Als Moedebeck die Eingangshalle betritt, schmunzelt er selbstzufrieden (Achtung: Fallhöhe), denn Tische mit Sekt und Schnittchen sind schon aufgestellt. Aber diese Zurüstungen gelten nicht ihm, sondern dem neuen Jung-Chef Raphael Bluhm (Max von Thun), der just dem fassungslosen Oskar Moedebeck vor die Nase gesetzt wird. Der Ex-Chef steigt ab – um eine ganze Gehaltsklasse. Er fühlt sich vernichtet. Und kann zu Hause seiner Frau Mona (Michaela May), die gerade ein Riesenanwesen erworben hat, kein Wörtchen sagen. Immer wenn er sich räuspert, um mit der Wahrheit rauszurücken, fährt sie dazwischen, spricht von ihrem Glück und fügt hinzu: „Mit deiner Gehaltserhöhung können wir uns das leisten.“

Da hätten wir sie also, die komische Standardsituation Marke Missverständnis. Erst gegen Ende des Films erfährt Mona die Wahrheit, sie rastet aus, erweist sich dann aber als loyal und pragmatisch bei der Suche nach einer Lösung. Was im artistischen Rahmen eines Sketches prima funktioniert, wirkt im 90-Minüter breitgetreten. Der Film (Buch: Verena Mahlow) entfernt sich in Stimmung, Ton und Dramaturgie nicht weit genug vom wirklichen Leben, als dass man ihm ein wochenlanges Andauern der Nudel-Situation abkaufte. Außerdem ist die ja nur zu Beginn amüsante Psychosituation des Missverständnisses auch nicht abendfüllend.

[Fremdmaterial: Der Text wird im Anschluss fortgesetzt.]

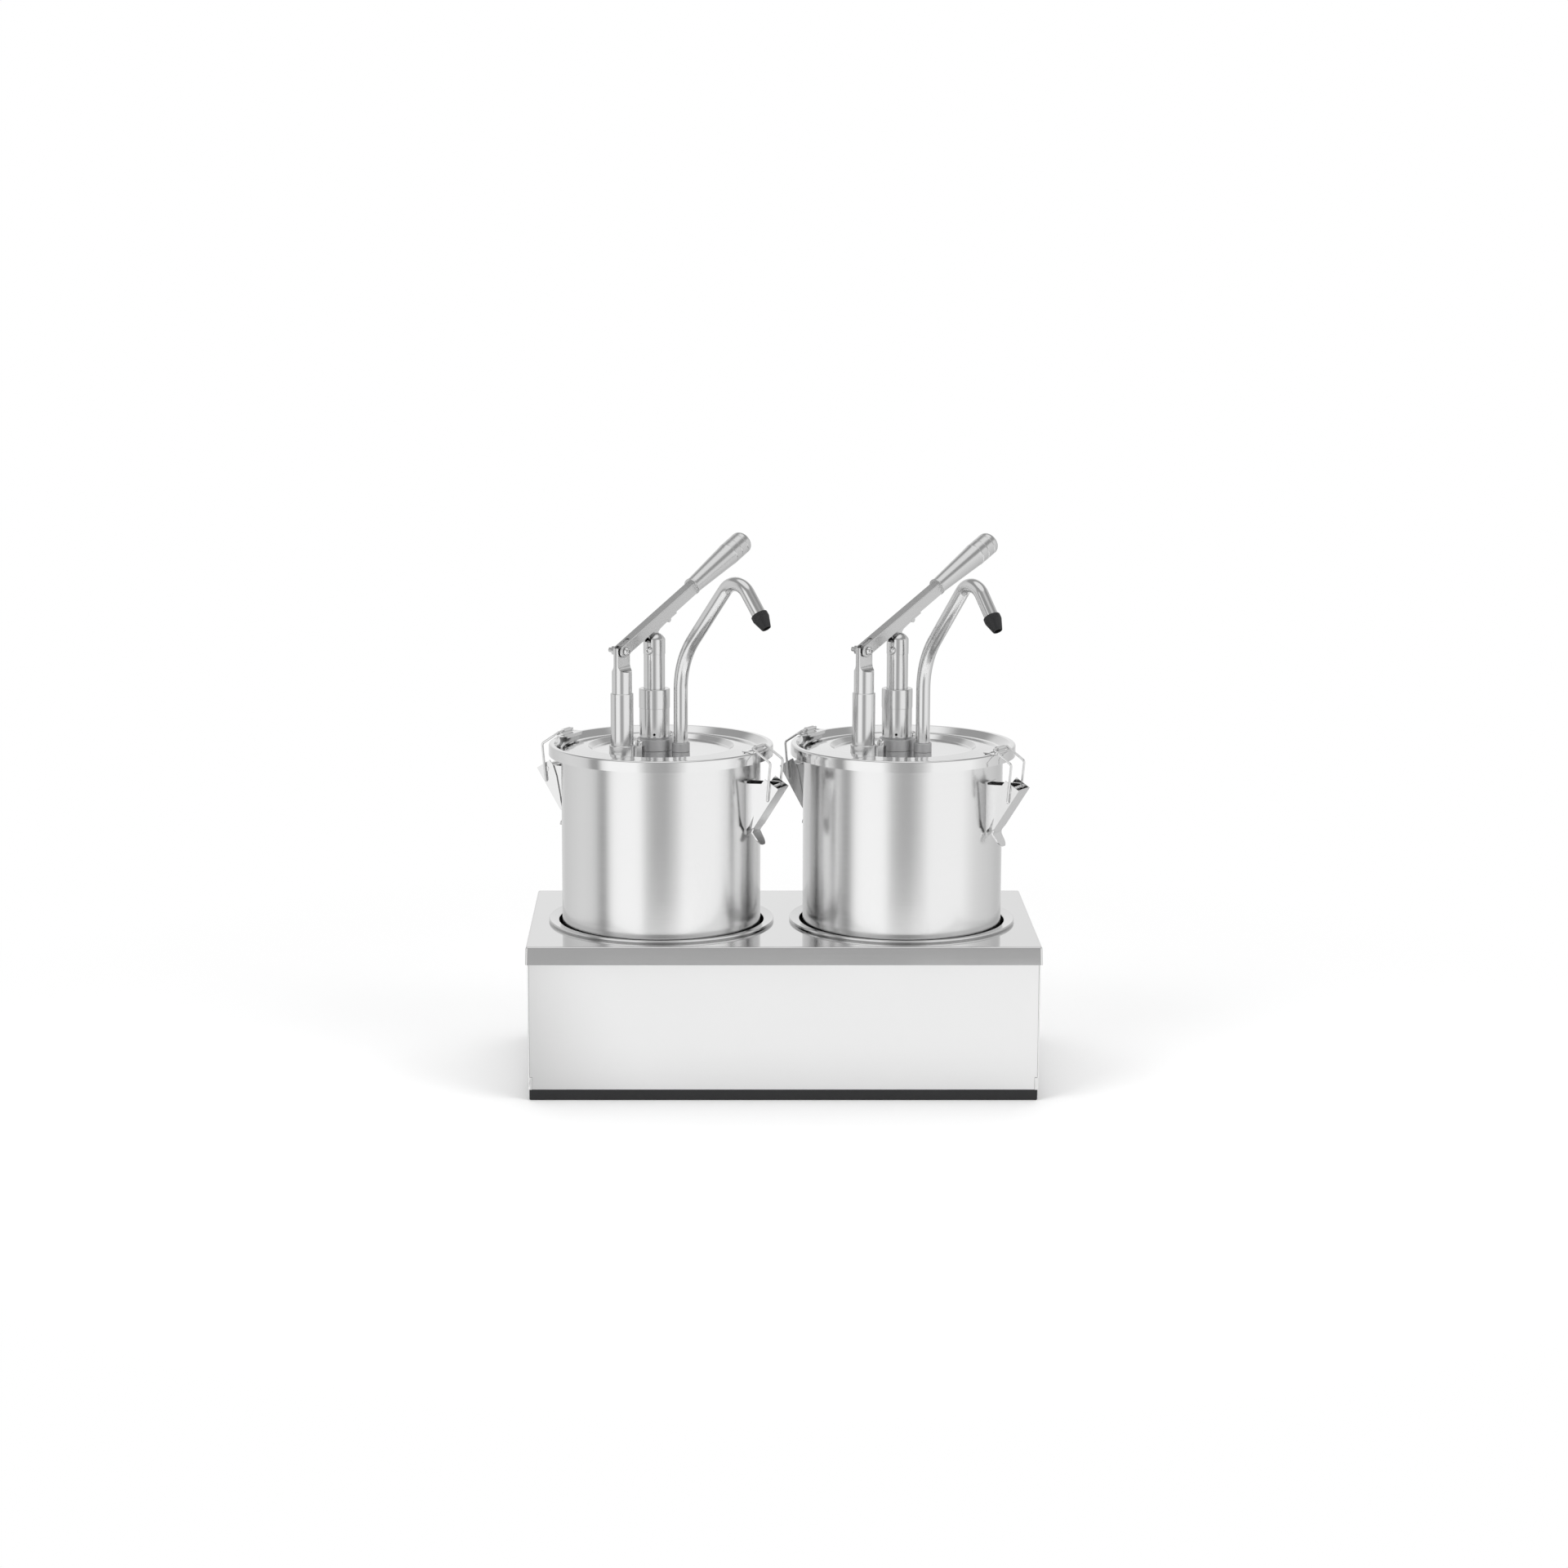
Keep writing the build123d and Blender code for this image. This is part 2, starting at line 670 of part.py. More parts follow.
def slot_shape(radius, half_thickness):
    """Straight slot with round ends, in the drive plate's plane."""
    near, far = slot_centres()
    side = (far - near).normalized()
    side = Vector(-side.Y, side.X) * radius
    corners = [near + side, far + side, far - side, near - side]
    points = [(corner.X, corner.Y) for corner in corners]
    shape = side_plate(points, -half_thickness, half_thickness)
    for centre in (near, far):
        low, high = -half_thickness, half_thickness
        shape += cross_pin(radius, centre.X, centre.Y, low, high)
    return shape


def drive_plate():
    """Plate in the channel whose slotted lobe carries the plunger's pin."""
    half = DRIVE_T / 2
    top = CHANNEL_H - CHANNEL_BELOW - CHANNEL_T
    low = -CHANNEL_BELOW - DRIVE_BELOW
    near, far = slot_centres()
    lobe_r = SLOT_HALF + LOBE_WALL
    outline = [
        (DRIVE_START, top),
        (DRIVE_START, -CHANNEL_BELOW),
        (near.X - lobe_r, near.Y),
        (far.X + lobe_r, far.Y),
        (DRIVE_NECK, low - DRIVE_NECK_DROP),
        (DRIVE_FLARE, low - DRIVE_NECK_DROP / 3),
        (KNOB_X - KNOB_R, low),
        (DRIVE_END, low),
        (DRIVE_END, top),
    ]
    shape = side_plate(outline, -half, half)
    shape += cross_pin(KNOB_R, KNOB_X, low, -half, half)
    shape += slot_shape(lobe_r, half)
    shape -= slot_shape(SLOT_HALF, half + 1)
    return in_lever(shape)


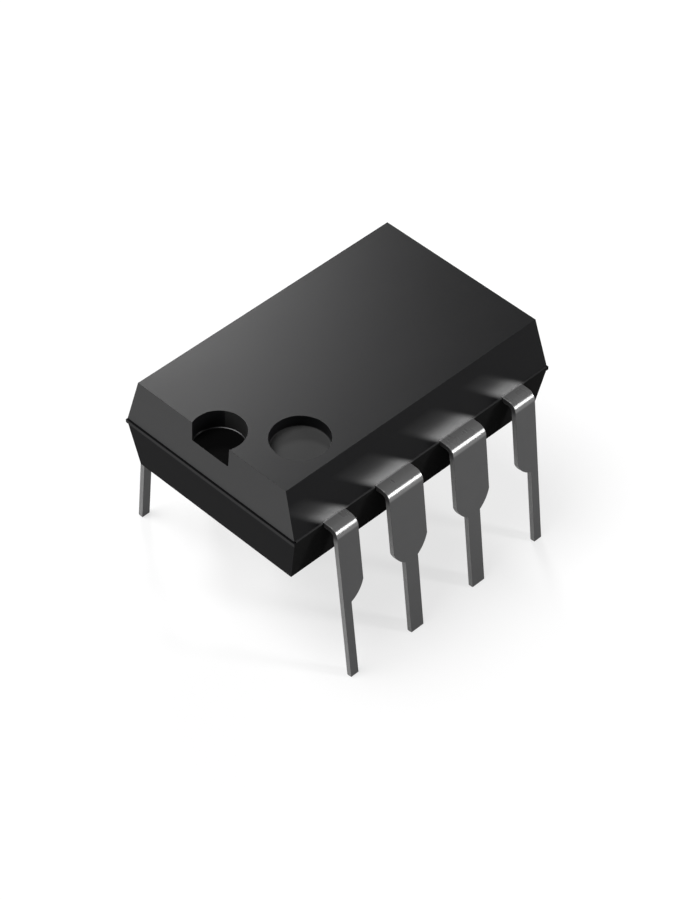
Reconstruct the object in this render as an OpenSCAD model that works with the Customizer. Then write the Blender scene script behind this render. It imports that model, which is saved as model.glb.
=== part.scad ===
// Eight-lead dual in-line package in millimetres, +Z up.
// A moulded body closes over a stamped and formed lead frame that carries a wire-bonded die.
// The origin is under the middle of the body, on the plane that the lead tips stand on.
// The notch is at the -X end. Lead 1 is the -X lead of the -Y row, and the count runs on from
// there along that row and back along the +Y row, so lead 8 stands opposite lead 1.

/* [Moulded body] */
// Length of the body at its parting line, without the band
body_length = 10.08; // [9.8:0.02:10.6]
// Width of the body at its parting line, without the band
body_width = 6.83; // [6.5:0.01:7.1]
// Height of the body above the parting band
upper_height = 1.58; // [1.4:0.02:1.9]
// Height of the body below the parting band
lower_height = 1.52; // [1.2:0.02:1.9]
// Draft of the two end faces above the band, in degrees
upper_end_draft = 4; // [1:0.5:8]
// Draft of the two long faces above the band, in degrees
upper_side_draft = 15; // [8:0.5:18]
// Draft of the two end faces below the band, in degrees
lower_end_draft = 5; // [1:0.5:8]
// Draft of the two long faces below the band, in degrees
lower_side_draft = 11; // [5:0.5:16]
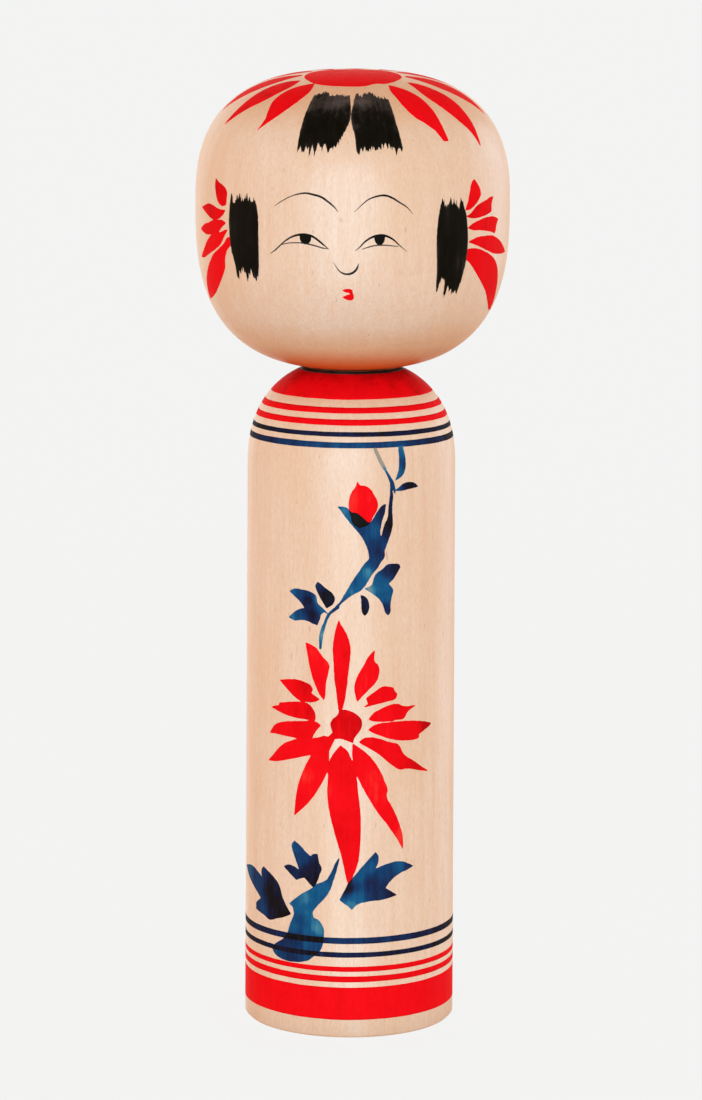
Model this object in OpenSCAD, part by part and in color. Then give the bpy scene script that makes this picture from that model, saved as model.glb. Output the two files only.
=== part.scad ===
// Kokeshi doll: a lathe-turned wooden body and a separate turned head whose tenon drops into the body.
// Millimetres, +Z up. The origin is the centre of the foot, and the face looks along -Y.

/* [Body] */
// Diameter of the body where it stands
foot_d = 53.6; // [53:0.1:58]
// Diameter of the body where the shoulder starts to curve in
shoulder_d = 52.6; // [52:0.1:54]
// Height at which the shoulder starts to curve in
shoulder_z = 142.6; // [142:0.1:144]
// Height of the whole shoulder curve, if it closed to a point
shoulder_rise = 26.9; // [26.8:0.1:30]
// Squareness of the shoulder curve: 2 is an ellipse, more is boxier
shoulder_power = 2.34; // [2.2:0.01:2.6]
// Bevel that breaks the sharp edge of the foot
foot_bevel = 0.8; // [0.4:0.1:2]

/* [Head] */
// Diameter of the head at its widest
head_d = 78.8; // [76:0.1:82]
// Height above the foot at which the head is widest
head_z = 208.6; // [204:0.1:208.6]
// Rise from the widest place to the crown
crown_rise = 33.4; // [28:0.1:40]
// Squareness of the crown curve
crown_power = 2.66; // [2.2:0.01:3]
// Drop from the widest place to where the jaw curve would close to a point
jaw_drop = 41.2; // [41.1:0.1:46]
// Squareness of the jaw curve
jaw_power = 2.76; // [2.65:0.01:3]

/* [Neck] */
// Height of the flat ring on top of the shoulder, where the head sits
neck_z = 167.6; // [167.4:0.1:167.8]
// Daylight between the shoulder's ring and the head, so that the head can turn
neck_gap = 0.3; // [0.3:0.05:0.6]
// Diameter of the tenon under the head
tenon_d = 16.0; // [12:0.1:16.5]
// Length of the tenon below the body's top
tenon_length = 22.0; // [16:0.5:28]
// Bevel on the tenon's end and on the mouth of its hole
tenon_bevel = 1.0; // [0.5:0.1:1.5]
// Running clearance around the tenon, on the radius
tenon_clearance = 0.05; // [0.02:0.01:0.1]
// Free depth of the hole below the tenon's end
hole_spare = 2.0; // [1:0.5:5]

/* [Smoothness] */
// Rings along each curved stretch of the turned outline
curve_rings = 96; // [24:4:120]

/* [Hidden] */
wood = [0.95, 0.88, 0.80];
round_fn = 128;
head_seat_z = neck_z + neck_gap;
tenon_end_z = neck_z - tenon_length;
hole_r = tenon_d / 2 + tenon_clearance;
hole_bottom_z = tenon_end_z - hole_spare;
hole_mouth_bevel = tenon_bevel / 2;
overcut = 1;

// One stretch of a superellipse that starts at the widest place and runs towards the axis.
// Each point is [radius, distance from the widest place], and the stretch stops at the distance `reach`.
function squared_curve(radius, rise, power, reach) =
    let (last = asin(pow(min(reach / rise, 1), power / 2)))
    [for (i = [0:curve_rings])
        let (a = last * i / curve_rings)
        [radius * pow(max(cos(a), 0), 2 / power), rise * pow(sin(a), 2 / power)]];

function reversed(points) = [for (i = [len(points) - 1:-1:0]) points[i]];

// The body's outline from the foot up its side, over the shoulder and to the neck's ring.
module body_outline() {
    shoulder = squared_curve(shoulder_d / 2, shoulder_rise, shoulder_power, neck_z - shoulder_z);
    polygon(concat(
        [[0, 0], [foot_d / 2 - foot_bevel, 0], [foot_d / 2, foot_bevel]],
        [for (p = shoulder) [p[0], shoulder_z + p[1]]],
        [[0, neck_z]]
    ));
}

// The hole in the body's top that takes the head's tenon, with its mouth eased.
module tenon_hole() {
    translate([0, 0, hole_bottom_z])
        cylinder(r = hole_r, h = neck_z - hole_bottom_z + overcut);
    translate([0, 0, neck_z - hole_mouth_bevel])
        cylinder(r1 = hole_r, r2 = hole_r + hole_mouth_bevel, h = hole_mouth_bevel);
}

module body() {
    color(wood)
        difference() {
            rotate_extrude() body_outline();
            tenon_hole();
        }
}

// The head's outline from the flat under the jaw, out to the cheeks and over the crown.
module head_outline() {
    jaw = squared_curve(head_d / 2, jaw_drop, jaw_power, head_z - head_seat_z);
    crown = squared_curve(head_d / 2, crown_rise, crown_power, crown_rise);
    polygon(concat(
        [[0, head_seat_z]],
        [for (p = reversed(jaw)) [p[0], head_z - p[1]]],
        [for (i = [1:curve_rings - 1]) [crown[i][0], head_z + crown[i][1]]],
        [[0, head_z + crown_rise]]
    ));
}

// The round tenon turned in one piece with the head.
module tenon() {
    translate([0, 0, tenon_end_z + tenon_bevel])
        cylinder(r = tenon_d / 2, h = head_z - tenon_end_z - tenon_bevel);
    translate([0, 0, tenon_end_z])
        cylinder(r1 = tenon_d / 2 - tenon_bevel, r2 = tenon_d / 2, h = tenon_bevel);
}

module head() {
    color(wood)
        union() {
            rotate_extrude() head_outline();
            tenon();
        }
}

$fn = round_fn;
body();
head();
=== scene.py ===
"""Kokeshi doll: two pieces of turned wood, with dye and ink brushed on them.

Metres, +Z up, the face looks along -Y. Brush strokes are laid out in millimetres on flat sheets
and wrapped onto the turned wood as thin closed films, one piece for each painted feature.
"""

import math

import bpy
import numpy as np
from mathutils import Matrix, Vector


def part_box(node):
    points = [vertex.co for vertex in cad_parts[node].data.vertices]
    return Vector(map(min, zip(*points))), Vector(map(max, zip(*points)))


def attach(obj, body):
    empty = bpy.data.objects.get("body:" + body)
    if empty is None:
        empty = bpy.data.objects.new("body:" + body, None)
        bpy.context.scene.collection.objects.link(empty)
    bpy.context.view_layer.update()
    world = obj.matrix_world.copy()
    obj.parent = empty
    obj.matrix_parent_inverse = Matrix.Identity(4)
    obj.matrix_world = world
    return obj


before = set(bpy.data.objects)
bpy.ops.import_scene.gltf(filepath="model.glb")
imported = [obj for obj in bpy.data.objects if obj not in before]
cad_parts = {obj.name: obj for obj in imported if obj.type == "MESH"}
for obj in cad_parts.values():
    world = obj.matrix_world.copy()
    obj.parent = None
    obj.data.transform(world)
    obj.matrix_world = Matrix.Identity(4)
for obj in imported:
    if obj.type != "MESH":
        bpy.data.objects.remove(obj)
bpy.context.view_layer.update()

MM = 0.001
TURN = 2 * math.pi
FILM = 0.02  # mm the paint stands proud of the turned surface
LAYER = 0.015  # mm that each further coat lies above the one below
SUNK = 0.06  # mm the film reaches into the wood, so that it is a closed solid
HOLE_AND_TENON = 9.0  # mm radius that the neck's hole and tenon stay under


# ---- the turned surfaces


def gentle_slopes(x, y):
    """Slopes for a cubic through the points that never overshoots them."""
    step = np.diff(y) / np.diff(x)
    slope = np.zeros_like(y)
    same = step[:-1] * step[1:] > 0
    mean = 2 * step[:-1] * step[1:] / np.where(same, step[:-1] + step[1:], 1)
    slope[1:-1] = np.where(same, mean, 0)
    slope[0], slope[-1] = step[0], step[-1]
    return slope


def gentle_curve(x, y, at):
    """The cubic through the points (x, y), read at the places `at`."""
    slope = gentle_slopes(x, y)
    i = np.clip(np.searchsorted(x, at) - 1, 0, len(x) - 2)
    h = x[i + 1] - x[i]
    t = np.clip((at - x[i]) / h, 0, 1)
    blend = t * t * (3 - 2 * t)
    rise = t * (1 - t) ** 2 * slope[i] - t * t * (1 - t) * slope[i + 1]
    return y[i] + (y[i + 1] - y[i]) * blend + h * rise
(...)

Also erleben wir allerlei Scharmützel mit Slapstick-Qualität, so etwa die Strategie des Jung-Chefs, der dem Betrieb einen neuen Geist einhauchen will und dafür das Du und obligatorische Frühgymnastik einführt. So die Verzweiflung des armen Oskar, der – als heimlicher Lauscher – auf dem Klo erfährt, dass seine Kündigung ansteht. Auch dies eine Standardsituation, die zu breit ausgewalzt wurde. Die Wendung gegen Schluss, in der sich Ex-Chef und Jung-Chef gegen die inhumane neue Geschäftsleitung verbünden, ist nett, nicht aber komisch. Sie bereitet nur den versöhnlichen Schluss vor.

Das Problem dieser Komödie (Regie: Marcus Ulbricht) ist, dass ihre Macher an Standardsituationen und Slapstick und Fallhöhe glaubten und wild entschlossen waren, all diese Ingredienzien der Komödie ihren Zuschauern zu servieren. Auch die Schauspieler, vor allem Hauptdarsteller Ulrich Noethen, der doch einer unserer Besten ist, wollten unbedingt komisch sein und waren es deshalb kaum. Rühmliche Ausnahme: die Chefsekretärin Frau Meyer-Arndt, gespielt von Claudia Burckhardt. Ihr gelang die Lässigkeit und Beiläufigkeit einer Evelyn Hamann – während Ulrich Noethen den Louis de Funès in sich zu entdecken versuchte, aber da war keiner.

Vielleicht sollte man den ganzen alten Plunder, von der Standardsituation bis zur komischen Kaskade, vergessen und die TV-Komödie neu erfinden. Sie stranguliert sich im deutschen Fernsehen fast jedes Mal selbst bei dem Versuch, die alten Muster zu bedienen. Die Vorgabe „Wir erzählen eine Geschichte so, dass die Leute lachen müssen“ könnte doch ausreichen. Muster stellen sich dann schon ein, auf sie kommt es auch nicht an. Komische Situationen müssen springlebendig sein, sie dürfen nicht aus dem Fundus stammen.